The last time I’d seen her, she’d promised me that she would come home when she was ready. So I’d waited. Although I was hurt that she wasn’t ready to return home to me yet, I convinced myself that I had to be patient. I remembered her promise and waited. It would be like she’d never been away.
But as I watched the news unfold, and through the week that followed I drove myself mad with fear and worry the body in the field was Becky. It had been eight years now since I had seen or heard from her myself. All the years I hadn’t seen her, I thought she was avoiding me, that we were estranged because she had chosen a life I didn’t agree with.
When I knew I was alone in the house, I sat in my bedroom, pen in hand at my dressing table. I picked up the phone and dialled the police. Dread was burning inside me. I was so frightened. But I had to do it.
“Hello, Wiltshire Police, how can I help you?” the call operator sounded quick and efficient.
“My name is Karen Edwards. My daughter, Becky, has been missing for a while and I’m concerned it could be my daughter found in the field at Eastleach.”
I was choking back the tears, trying to stay calm. As the operator spoke, she tried to reassure me by saying that 464 other people had also rung in to report their loved one missing since the body had been found.
I seized on what she said, writing the figure 464 on my note pad. But as much as I tried to stop myself thinking it, I just knew it was Becky.
Now, here was Stephen Fulcher at the front door. My heart was racing. I knew why Det Supt Fulcher was there and yet I so wanted it not to be true.
As I walked towards the door I created a delay. I didn’t want to hear what he had to say, so I bought myself a few precious seconds while I tucked some tea towels on to a radiator. I knew what I was doing. I was desperately trying to hang on to normality, the familiar world I knew. The world in which Becky still existed for me. I didn’t want to hear what he had to say. I felt sick.
As I walked down the hallway towards him, my stomach churned. My palms were sweating. I knew. I just knew. I seemed to float towards him in slow motion. There was no more delaying. This was it. We stood facing each other.

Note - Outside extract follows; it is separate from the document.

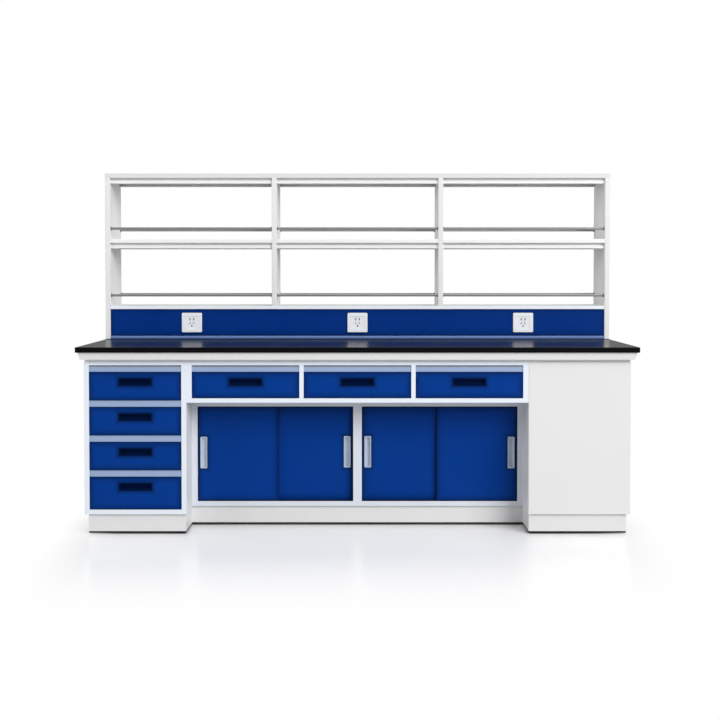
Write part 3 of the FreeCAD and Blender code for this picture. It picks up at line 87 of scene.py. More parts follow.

“Mrs Edwards?” His voice was low and steady.
“Yes? My God, is it my Becky? Is it my Becky? It is, isn’t it?”
There was the merest hesitation before he answered. His eyes stayed fixed on mine.
“Yes,” he said clearly and calmly. “May we come in?”
Stood beside him was another policeman, with two women officers behind them.
“Please, no, no, not my Becky!” I cried. The tears were instant, as was a huge wave of fear, sadness and utter hopelessness.
I’d known for days in my heart, in my gut, but here was the awful confirmation. Nothing can ever prepare you for the shock. That Monday will be for ever etched in my memory. Now the police officers were closing the door behind them. My worst fears had been confirmed.
The body was Becky’s. My lovely baby was dead. My world shattered. To hear this today of all days was devastating. On the day she’d been born, I was told she was dead. I clung to Steven and just broke down.
I wasn’t in control any more. I felt an actual physical change, as if something died inside me. I couldn’t function, I couldn’t hear or speak.
The only thing I could do was cry hysterically.